━━━ Given records ━━━

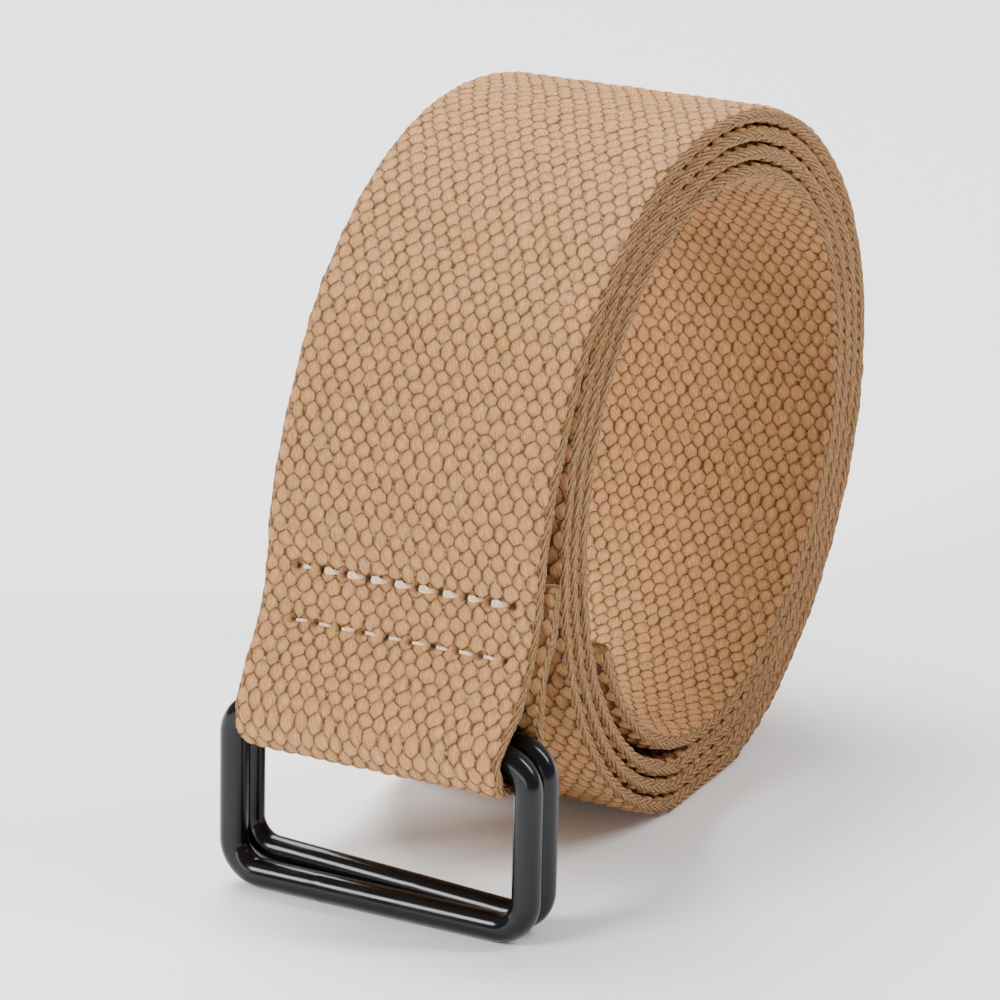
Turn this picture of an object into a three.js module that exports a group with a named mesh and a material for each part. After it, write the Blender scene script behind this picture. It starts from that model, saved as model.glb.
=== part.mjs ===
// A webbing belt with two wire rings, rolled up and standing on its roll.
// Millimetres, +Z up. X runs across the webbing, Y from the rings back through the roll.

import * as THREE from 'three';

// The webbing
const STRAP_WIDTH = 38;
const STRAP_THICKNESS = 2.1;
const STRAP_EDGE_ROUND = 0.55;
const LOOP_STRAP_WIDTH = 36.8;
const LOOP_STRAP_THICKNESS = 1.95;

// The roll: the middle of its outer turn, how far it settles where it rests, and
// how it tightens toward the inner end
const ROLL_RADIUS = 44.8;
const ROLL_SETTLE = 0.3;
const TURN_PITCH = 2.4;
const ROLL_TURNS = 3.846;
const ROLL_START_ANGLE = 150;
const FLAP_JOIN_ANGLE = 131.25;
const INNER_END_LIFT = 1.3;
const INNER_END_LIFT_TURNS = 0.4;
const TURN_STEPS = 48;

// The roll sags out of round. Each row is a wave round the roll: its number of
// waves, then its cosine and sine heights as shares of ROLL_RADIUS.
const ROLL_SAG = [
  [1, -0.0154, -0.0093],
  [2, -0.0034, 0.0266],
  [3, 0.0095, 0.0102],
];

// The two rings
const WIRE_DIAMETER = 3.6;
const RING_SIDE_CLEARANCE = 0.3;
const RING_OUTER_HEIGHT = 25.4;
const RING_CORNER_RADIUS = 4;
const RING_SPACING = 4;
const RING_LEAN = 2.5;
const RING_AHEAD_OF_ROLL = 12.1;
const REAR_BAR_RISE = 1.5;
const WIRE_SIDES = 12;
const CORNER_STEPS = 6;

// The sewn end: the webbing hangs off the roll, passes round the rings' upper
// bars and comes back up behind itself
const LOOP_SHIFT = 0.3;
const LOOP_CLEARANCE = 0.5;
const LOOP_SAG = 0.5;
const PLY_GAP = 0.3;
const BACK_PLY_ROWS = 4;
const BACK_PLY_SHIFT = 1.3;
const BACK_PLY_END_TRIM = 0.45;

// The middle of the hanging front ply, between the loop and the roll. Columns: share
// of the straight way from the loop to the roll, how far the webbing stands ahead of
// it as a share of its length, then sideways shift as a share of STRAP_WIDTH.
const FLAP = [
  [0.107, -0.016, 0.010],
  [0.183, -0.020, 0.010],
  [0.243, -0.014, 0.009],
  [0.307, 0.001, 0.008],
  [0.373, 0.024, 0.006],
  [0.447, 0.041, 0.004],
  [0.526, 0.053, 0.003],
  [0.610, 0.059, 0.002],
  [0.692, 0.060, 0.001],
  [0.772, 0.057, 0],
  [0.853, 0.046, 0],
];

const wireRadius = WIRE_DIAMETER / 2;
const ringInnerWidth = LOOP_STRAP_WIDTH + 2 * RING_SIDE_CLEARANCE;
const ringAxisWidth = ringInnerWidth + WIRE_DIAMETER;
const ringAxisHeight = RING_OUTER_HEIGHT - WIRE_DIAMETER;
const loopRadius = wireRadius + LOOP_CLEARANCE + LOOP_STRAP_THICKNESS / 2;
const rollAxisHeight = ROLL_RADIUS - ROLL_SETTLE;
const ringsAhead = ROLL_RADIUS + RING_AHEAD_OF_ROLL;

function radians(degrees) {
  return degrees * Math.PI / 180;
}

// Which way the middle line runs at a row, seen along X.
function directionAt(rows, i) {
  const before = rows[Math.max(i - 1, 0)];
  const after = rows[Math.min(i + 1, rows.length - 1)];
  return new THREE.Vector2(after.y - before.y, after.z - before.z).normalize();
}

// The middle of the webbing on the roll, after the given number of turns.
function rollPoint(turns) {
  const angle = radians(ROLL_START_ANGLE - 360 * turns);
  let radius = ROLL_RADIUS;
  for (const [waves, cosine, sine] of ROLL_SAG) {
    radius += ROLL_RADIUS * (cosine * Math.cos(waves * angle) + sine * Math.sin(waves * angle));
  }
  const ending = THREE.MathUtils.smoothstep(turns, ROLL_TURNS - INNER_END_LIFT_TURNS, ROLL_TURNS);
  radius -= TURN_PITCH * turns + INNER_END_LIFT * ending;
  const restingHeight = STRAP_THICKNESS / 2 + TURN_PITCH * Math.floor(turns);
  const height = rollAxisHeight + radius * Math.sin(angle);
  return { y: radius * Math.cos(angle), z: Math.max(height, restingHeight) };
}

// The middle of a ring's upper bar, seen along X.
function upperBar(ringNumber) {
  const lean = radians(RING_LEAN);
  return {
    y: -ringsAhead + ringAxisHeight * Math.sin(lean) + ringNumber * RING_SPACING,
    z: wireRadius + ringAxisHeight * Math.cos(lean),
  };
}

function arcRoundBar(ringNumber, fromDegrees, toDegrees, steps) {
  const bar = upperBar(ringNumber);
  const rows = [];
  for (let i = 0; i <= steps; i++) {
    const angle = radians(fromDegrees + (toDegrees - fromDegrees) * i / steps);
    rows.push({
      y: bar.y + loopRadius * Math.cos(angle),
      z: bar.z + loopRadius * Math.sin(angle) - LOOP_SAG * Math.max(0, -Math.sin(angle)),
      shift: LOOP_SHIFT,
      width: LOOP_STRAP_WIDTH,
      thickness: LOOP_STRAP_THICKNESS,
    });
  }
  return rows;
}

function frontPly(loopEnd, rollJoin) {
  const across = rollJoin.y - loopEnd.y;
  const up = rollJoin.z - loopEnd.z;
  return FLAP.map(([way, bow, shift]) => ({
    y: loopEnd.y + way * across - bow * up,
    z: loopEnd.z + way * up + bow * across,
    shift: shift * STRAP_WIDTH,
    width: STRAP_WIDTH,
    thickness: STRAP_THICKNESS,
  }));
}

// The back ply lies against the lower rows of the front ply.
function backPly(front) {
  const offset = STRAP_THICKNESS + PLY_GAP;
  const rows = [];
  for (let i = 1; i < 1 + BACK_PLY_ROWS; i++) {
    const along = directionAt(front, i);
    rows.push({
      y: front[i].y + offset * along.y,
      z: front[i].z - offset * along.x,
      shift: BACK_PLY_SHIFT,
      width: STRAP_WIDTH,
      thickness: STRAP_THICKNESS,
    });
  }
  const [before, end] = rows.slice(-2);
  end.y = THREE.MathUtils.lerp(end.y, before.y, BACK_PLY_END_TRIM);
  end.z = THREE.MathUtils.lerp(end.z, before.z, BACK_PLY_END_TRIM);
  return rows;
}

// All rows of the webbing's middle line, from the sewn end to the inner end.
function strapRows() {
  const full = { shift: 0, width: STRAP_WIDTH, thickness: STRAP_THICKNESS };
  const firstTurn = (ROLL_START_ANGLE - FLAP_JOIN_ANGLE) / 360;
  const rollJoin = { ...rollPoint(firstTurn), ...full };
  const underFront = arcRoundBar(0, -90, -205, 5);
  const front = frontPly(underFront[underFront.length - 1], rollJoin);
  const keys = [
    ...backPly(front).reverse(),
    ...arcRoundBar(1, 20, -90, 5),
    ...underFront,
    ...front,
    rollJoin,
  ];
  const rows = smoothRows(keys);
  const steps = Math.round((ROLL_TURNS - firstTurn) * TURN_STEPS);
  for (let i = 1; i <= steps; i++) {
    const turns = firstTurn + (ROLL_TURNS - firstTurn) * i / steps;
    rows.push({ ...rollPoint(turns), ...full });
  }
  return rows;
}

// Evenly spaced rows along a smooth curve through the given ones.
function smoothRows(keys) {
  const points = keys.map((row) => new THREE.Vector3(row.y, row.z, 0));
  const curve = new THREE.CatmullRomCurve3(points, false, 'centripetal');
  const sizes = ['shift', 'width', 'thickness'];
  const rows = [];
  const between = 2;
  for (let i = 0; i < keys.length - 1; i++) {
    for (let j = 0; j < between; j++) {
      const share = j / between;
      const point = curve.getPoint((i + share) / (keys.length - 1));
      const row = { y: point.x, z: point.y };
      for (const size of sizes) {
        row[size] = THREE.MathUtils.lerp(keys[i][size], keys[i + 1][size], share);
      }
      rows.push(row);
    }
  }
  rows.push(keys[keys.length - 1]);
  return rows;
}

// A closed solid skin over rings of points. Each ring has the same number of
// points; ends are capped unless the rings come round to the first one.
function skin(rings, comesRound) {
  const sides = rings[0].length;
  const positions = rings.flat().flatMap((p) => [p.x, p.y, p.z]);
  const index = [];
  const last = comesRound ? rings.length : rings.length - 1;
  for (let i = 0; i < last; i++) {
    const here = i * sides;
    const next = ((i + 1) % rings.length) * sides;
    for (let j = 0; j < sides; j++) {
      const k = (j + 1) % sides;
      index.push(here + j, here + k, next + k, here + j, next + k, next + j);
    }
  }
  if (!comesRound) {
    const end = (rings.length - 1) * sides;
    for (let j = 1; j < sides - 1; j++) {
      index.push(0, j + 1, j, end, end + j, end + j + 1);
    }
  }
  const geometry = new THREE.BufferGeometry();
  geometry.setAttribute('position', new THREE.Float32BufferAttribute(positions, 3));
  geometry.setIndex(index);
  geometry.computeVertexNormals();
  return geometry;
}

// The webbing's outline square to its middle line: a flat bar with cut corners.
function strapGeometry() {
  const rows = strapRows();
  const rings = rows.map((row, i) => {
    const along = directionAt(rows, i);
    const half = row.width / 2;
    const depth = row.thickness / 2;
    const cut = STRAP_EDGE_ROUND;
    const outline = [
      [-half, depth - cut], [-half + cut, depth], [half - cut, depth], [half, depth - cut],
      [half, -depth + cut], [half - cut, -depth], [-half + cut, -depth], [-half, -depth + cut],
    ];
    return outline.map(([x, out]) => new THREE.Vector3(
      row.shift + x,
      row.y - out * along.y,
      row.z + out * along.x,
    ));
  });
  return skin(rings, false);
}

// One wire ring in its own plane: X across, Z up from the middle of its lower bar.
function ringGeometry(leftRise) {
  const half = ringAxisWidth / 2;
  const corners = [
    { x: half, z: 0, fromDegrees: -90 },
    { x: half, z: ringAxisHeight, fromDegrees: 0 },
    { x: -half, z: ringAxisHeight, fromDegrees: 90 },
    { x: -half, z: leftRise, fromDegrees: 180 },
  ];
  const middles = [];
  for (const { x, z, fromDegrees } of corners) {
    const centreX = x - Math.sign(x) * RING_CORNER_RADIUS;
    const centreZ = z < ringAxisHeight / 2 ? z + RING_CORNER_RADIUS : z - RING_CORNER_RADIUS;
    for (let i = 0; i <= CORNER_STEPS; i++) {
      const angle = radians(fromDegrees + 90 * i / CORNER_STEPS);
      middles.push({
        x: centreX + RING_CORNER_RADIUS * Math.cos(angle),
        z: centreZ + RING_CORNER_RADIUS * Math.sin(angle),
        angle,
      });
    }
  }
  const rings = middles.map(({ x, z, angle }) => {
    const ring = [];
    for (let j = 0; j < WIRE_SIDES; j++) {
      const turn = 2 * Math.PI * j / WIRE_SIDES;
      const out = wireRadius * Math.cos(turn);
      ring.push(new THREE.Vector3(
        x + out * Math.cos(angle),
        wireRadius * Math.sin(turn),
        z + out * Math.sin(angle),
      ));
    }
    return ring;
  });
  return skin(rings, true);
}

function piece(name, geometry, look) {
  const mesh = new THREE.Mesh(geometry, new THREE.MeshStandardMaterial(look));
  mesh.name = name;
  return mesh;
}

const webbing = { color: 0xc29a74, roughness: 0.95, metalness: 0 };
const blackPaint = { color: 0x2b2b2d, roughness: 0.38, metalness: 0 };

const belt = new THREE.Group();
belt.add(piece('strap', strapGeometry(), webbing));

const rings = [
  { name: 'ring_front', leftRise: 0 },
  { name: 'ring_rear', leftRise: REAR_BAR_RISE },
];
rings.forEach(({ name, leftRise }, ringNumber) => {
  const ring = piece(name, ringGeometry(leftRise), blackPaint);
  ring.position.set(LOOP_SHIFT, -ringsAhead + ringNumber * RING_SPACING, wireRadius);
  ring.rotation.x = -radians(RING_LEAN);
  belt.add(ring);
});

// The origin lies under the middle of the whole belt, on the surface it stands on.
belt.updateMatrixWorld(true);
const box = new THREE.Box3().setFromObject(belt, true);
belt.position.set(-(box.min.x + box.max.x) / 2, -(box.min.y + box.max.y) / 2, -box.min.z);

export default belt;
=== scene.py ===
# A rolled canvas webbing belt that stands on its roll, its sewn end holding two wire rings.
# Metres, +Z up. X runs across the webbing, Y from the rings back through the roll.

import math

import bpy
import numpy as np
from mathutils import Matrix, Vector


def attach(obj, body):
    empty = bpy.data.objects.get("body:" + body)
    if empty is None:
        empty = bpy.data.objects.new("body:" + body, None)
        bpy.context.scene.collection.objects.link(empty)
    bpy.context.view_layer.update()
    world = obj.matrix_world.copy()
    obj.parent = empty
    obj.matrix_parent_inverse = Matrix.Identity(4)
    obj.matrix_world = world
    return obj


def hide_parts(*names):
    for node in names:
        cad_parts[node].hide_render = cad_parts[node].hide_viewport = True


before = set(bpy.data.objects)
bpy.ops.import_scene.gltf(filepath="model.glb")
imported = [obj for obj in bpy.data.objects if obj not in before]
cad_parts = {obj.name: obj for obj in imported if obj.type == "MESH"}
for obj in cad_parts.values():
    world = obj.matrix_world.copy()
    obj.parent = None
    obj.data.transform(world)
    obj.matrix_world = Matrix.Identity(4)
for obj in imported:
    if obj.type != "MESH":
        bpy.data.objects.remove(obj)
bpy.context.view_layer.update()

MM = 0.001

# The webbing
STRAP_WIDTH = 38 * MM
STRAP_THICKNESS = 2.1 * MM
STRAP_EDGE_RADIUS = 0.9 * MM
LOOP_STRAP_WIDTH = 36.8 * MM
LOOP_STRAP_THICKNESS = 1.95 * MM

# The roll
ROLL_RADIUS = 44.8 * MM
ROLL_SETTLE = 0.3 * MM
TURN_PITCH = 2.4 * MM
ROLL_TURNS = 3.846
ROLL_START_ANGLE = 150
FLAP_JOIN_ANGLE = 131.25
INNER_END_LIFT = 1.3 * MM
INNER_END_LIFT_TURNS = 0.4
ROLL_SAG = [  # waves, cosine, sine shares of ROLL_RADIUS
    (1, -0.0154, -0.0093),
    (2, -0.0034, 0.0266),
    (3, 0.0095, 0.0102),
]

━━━
━━━ Given records ━━━

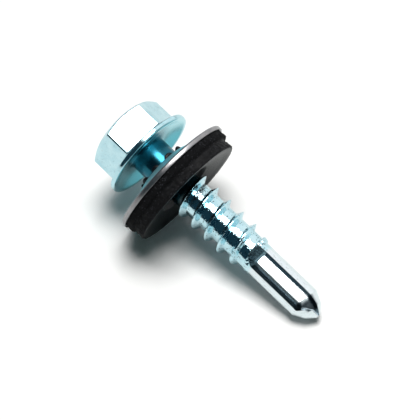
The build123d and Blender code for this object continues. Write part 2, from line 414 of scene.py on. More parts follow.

━━━

(What is expected): Among the lines above, find the one with "it stands on." and the one with "obj.parent = empty". Quote both and everything between them, exactly.

(Solution to this problem):
// The origin lies under the middle of the whole belt, on the surface it stands on.
belt.updateMatrixWorld(true);
const box = new THREE.Box3().setFromObject(belt, true);
belt.position.set(-(box.min.x + box.max.x) / 2, -(box.min.y + box.max.y) / 2, -box.min.z);

export default belt;
=== scene.py ===
# A rolled canvas webbing belt that stands on its roll, its sewn end holding two wire rings.
# Metres, +Z up. X runs across the webbing, Y from the rings back through the roll.

import math

import bpy
import numpy as np
from mathutils import Matrix, Vector


def attach(obj, body):
    empty = bpy.data.objects.get("body:" + body)
    if empty is None:
        empty = bpy.data.objects.new("body:" + body, None)
        bpy.context.scene.collection.objects.link(empty)
    bpy.context.view_layer.update()
    world = obj.matrix_world.copy()
    obj.parent = empty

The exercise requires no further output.